SINTEF does not source deals in the traditional venture-capital sense. Portfolio companies emerge organically from technologies developed during its contract research assignments. The institute licenses its research results and forms new companies around them, then holds active ownership positions in those spin-offs. This means every portfolio company originates from SINTEF's own laboratories and the work of its 2,200 researchers.
Is SINTEF structured as a family office or does it operate more like a venture firm?
SINTEF is neither. It is an independent, non-profit research foundation that makes equity investments only in its own spin-off companies. The foundation operates on a contract-research model — over 90% of income comes from competitively won research assignments — and treats commercialization of its research outputs as part of its societal mandate rather than as a primary profit-seeking activity. Proceeds from sales of ownership interests are reinvested into scientific equipment, skills, and expertise.
What investment stages does SINTEF typically target?
SINTEF targets the earliest stage — pre-seed and seed at the point of company formation from its own research. SINTEF acts as the founding shareholder and provides follow-on support through growth stages as long as it remains an active shareholder. It does not invest in external startups, later-stage rounds, or companies without a direct lineage to its own research.
Which sectors does SINTEF explicitly avoid?
SINTEF's investment activity follows its research portfolio, so it is absent from consumer internet, financial technology, and other software-only venture categories that do not align with its laboratory-driven model.

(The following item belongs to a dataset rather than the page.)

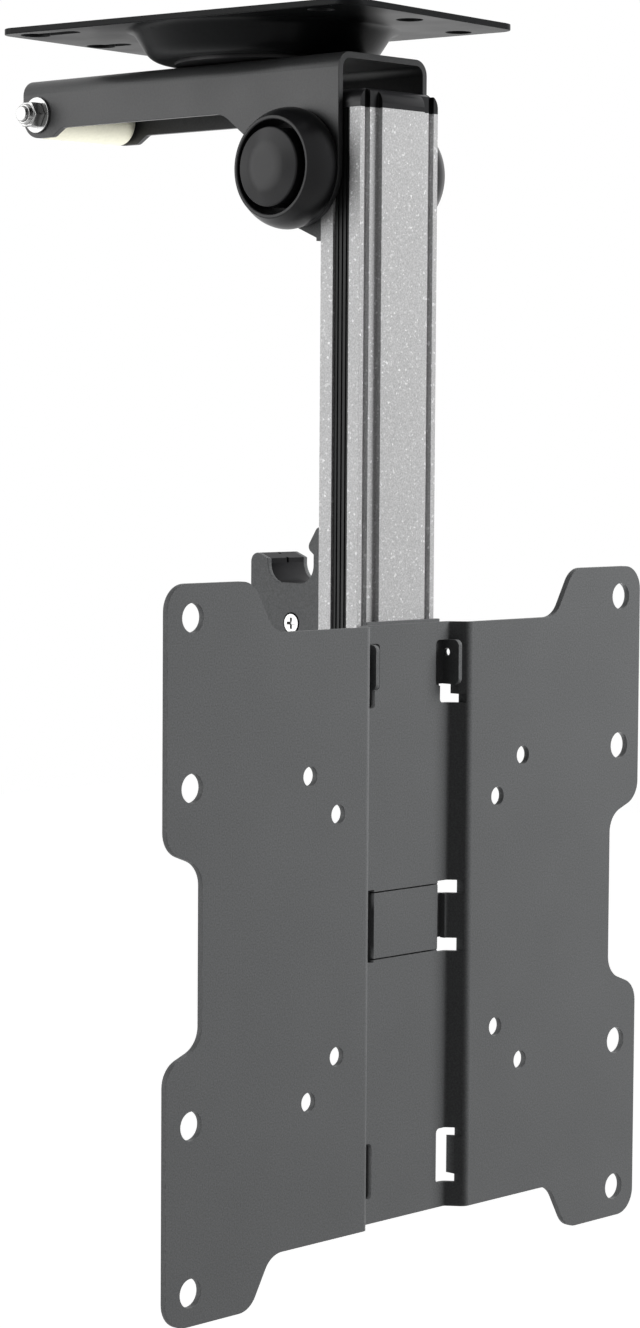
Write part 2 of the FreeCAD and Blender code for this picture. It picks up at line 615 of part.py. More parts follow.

Its commercialization activity concentrates instead on deep-tech sectors — ocean space technologies, renewable energy systems, advanced materials, microsystems and nanotechnology, and health technologies — where physical laboratories and long-term research infrastructure provide a genuine competitive advantage.
How is SINTEF related to the Norwegian University of Science and Technology (NTNU)?
SINTEF was established in 1950 by NTH, the predecessor institution that is now part of NTNU. The two organizations maintain a formal partnership that includes joint operation of nearly 30 long-term research centers, shared use of about 200 laboratories, and extensive personnel overlap — NTNU staff work on SINTEF projects, and SINTEF researchers teach at NTNU. This creates a research-commercialization pipeline from academic discovery through to company formation without any formal MTA or tech-transfer office friction.